→ What you are asked to do:
Only the lines from the start of the material through the line containing "hinged relief door." are to be extracted, exactly as they appear.

══════════

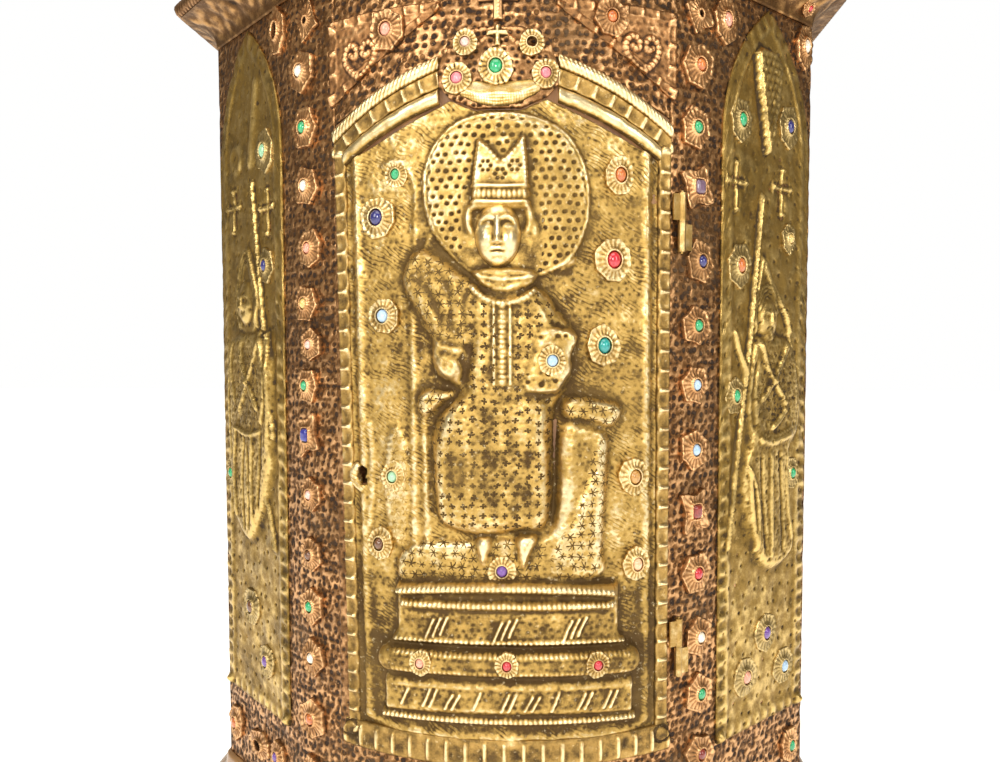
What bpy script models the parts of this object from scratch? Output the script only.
"""Altar tabernacle: a bow-fronted wooden cabinet clad in embossed copper and brass, with a hinged relief door.

Metres, +Z up. The front faces -Y and the origin is at the middle of the underside.
The bow is an arc about a vertical line at (0, ARC_Y). A place on it is given by its run along
the arc from the middle (s, or a from the door's own middle line), its height z and how far it
stands out of the wall. A place on a side facet is given by its run t from the end of the bow.
"""

import math

import bmesh
import bpy
from mathutils import Matrix, Vector

# Overall sizes of the cabinet
BODY_WIDTH = 0.462
WALL_HEIGHT = 0.577
BOW_RADIUS = 0.218
FACET_ANGLE = math.radians(43.0)
BACK_DEPTH = 0.084

# Base, cornice and roof
BASE_HEIGHT = 0.050
BASE_REACH = 0.027
COVE_HEIGHT = 0.021
COVE_REACH = 0.025
FASCIA_HEIGHT = 0.012
FASCIA_REACH = 0.030
CAP_HEIGHT = 0.040
CAP_SETBACK = 0.075

# Thicknesses and clearances
WOOD = 0.012
COPPER = 0.0009
BRASS = 0.0012
BACK_BOARD = 0.008
GAP = 0.0003
DOOR_GAP = 0.0010
PANEL_GAP = 0.0012

# Door, its borders and its gable
DOOR_WIDTH = 0.225
DOOR_OFFSET = 0.0065
DOOR_LIFT = 0.074
DOOR_THICK = 0.011
# Door width at which the places of the relief, the settings, the keyhole and the crest were taken
DRAWN_WIDTH = 0.225
CELL_SPRING = 0.394
GABLE_SLOPE = 0.443
COIN_WIDTH = 0.009
CELL_WIDTH = 0.0104
ROLL_WIDTH = 0.0096
ROPE_WIDTH = 0.0091
LEAF_TOP = 0.432
STRIP_THICK = 0.0027
ROLL_THICK = 0.0042

# Crest at the top of the door: heights above the door's bottom edge and half widths there
CREST_OUTLINE = ((0.409, 0.014), (0.416, 0.030), (0.423, 0.036), (0.436, 0.035), (0.442, 0.033), (0.450, 0.030),
                 (0.457, 0.014))
CREST_THICK = 0.0055
CREST_CROSS_HEIGHT = 0.444

# Keyhole in the door's left margin, above the door's bottom edge
KEYHOLE_RUN = -0.0915
KEYHOLE_HEIGHT = 0.184
KEYHOLE_RADIUS = 0.0037
KEYHOLE_SLOT = 0.0050
KEYHOLE_DROP = 0.0085

# Hinges on the door's right: the barrel's own sizes and the heights of the two barrels' lower ends
HINGE_OFFSET = 0.008
HINGE_PROUD = 0.0034
BARREL_RADIUS = 0.0026
BARREL_HEIGHT = 0.038
PIN_RADIUS = 0.00105
PIN_CLEARANCE = 0.00010
HINGE_HEIGHTS = {"upper": 0.325, "lower": 0.048}
HINGE_TAB = 0.0012

# Bezels on the door: run from the door's middle line, height above its bottom edge, width, height
DOOR_BEZELS = {
    "left_1": (-0.078, 0.346, 0.024, 0.026),
    "left_2": (-0.074, 0.284, 0.021, 0.022),
    "left_3": (-0.068, 0.182, 0.017, 0.019),
    "left_4": (-0.078, 0.138, 0.018, 0.021),
    "right_1": (0.075, 0.370, 0.019, 0.023),
    "right_2": (0.071, 0.318, 0.023, 0.027),
    "right_3": (0.065, 0.265, 0.021, 0.025),
    "right_4": (0.086, 0.182, 0.020, 0.024),
    "right_5": (0.088, 0.126, 0.018, 0.022),
}
BEZEL_THICK = 0.0055
STONE_SHARE = 0.44
STONE_THICK = 0.0075

# Spandrel sheets over the door: inner and outer run from the door's middle line, heights above its bottom edge
SPANDREL_INNER = 0.035
SPANDREL_OUTER = 0.117
SPANDREL_TOP = 0.475
SPANDREL_LOW = 0.419
SPANDREL_TIP = 0.471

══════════

→ The solution:
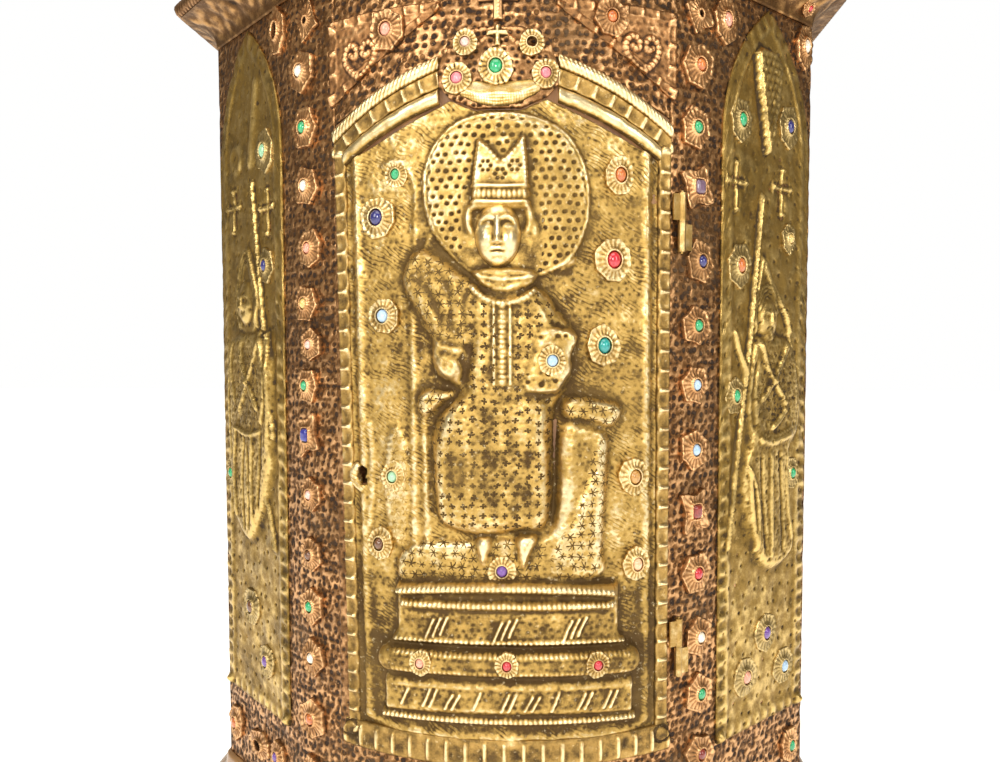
What bpy script models the parts of this object from scratch? Output the script only.
"""Altar tabernacle: a bow-fronted wooden cabinet clad in embossed copper and brass, with a hinged relief door.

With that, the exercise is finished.